Here are snapshots of its in-depth descriptions for each zone:
Covehithe to Southwold: The area has a “strong sense of remoteness” and is “undergoing dramatic change as a result of rapid coastal erosion” but has “outstanding nature conservation value”.
River Blyth Estuary and Marshes: “Very scenic” with a “strong sense of timelessness and naturalness”.
Dunwich and Sizewell Coast: A landscape with a “remote and isolated feel, sometimes desolate”. Dunwich and RSPB Minsmere attract a large number of visitors, and Sizewell’s power stations and power lines “dominate the landscape such that other landscape features and activities feel small and insignificant”.
Thorpeness to Aldeburgh Coast: “An expansive, open, windswept landscape, and this sense of scale is strongly contrasted with the small-scale, sheltered character of the settlements.”
Alde Estuary: “Meandering watercourses flanked by areas of intertidal mudflat, backed by coastal grazing marsh and gentle valley sides of rolling arable farmland with areas of remnant heath and plantation woodland beyond.”
Orford and Alderton Coast: A landscape of “sand dunes and shingle ridges backed by coastal levels and then by the gently rising land of rolling estate sandlands, and small areas of estate sandlands inland.”

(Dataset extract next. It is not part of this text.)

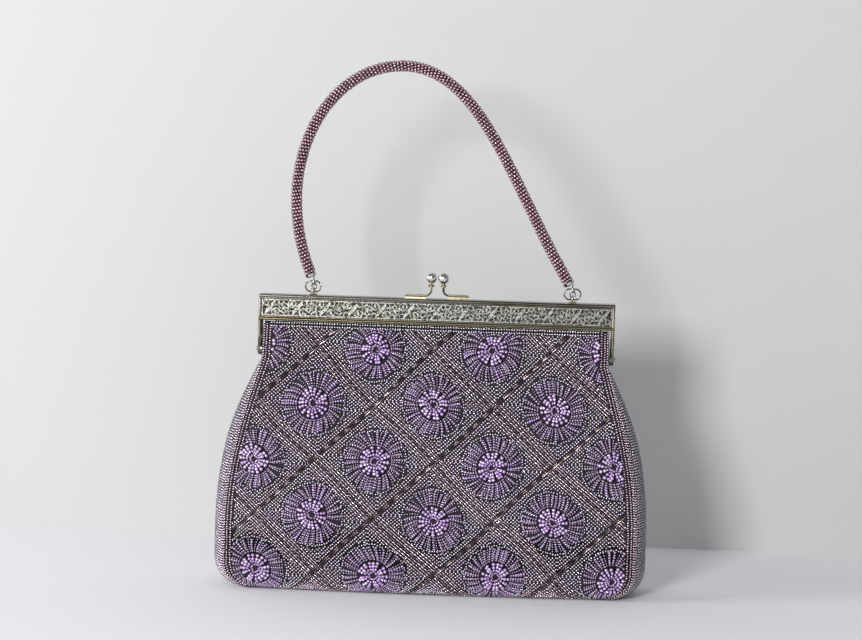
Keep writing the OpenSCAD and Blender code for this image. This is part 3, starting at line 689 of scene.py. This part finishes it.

Orford Ness: “Unique both for its conservation value and its unusual military history” and “internationally important both geomorphologically and for nature conservation”.
Bawdsey and Deben Coast: A landscape of “coastal dunes and shingle ridges, with coastal levels and rolling estate sandlands.”
Deben Estuary: “A tranquil and sheltered, narrow, sinuous and often intimate estuary landscape”.
Felixstowe Seafront: “A strongly urbanised coastal landscape associated with the seaside town and port of Felixstowe, mixing a busy urban character with the feel of the open sea.”
Entries should be submitted to TtT’s email address: email@example.com
Prizewinners will be notified via email or post during April 2015.
A list of prizewinners will then be made available on the Touching the Tide website where the full competition rules can also be found.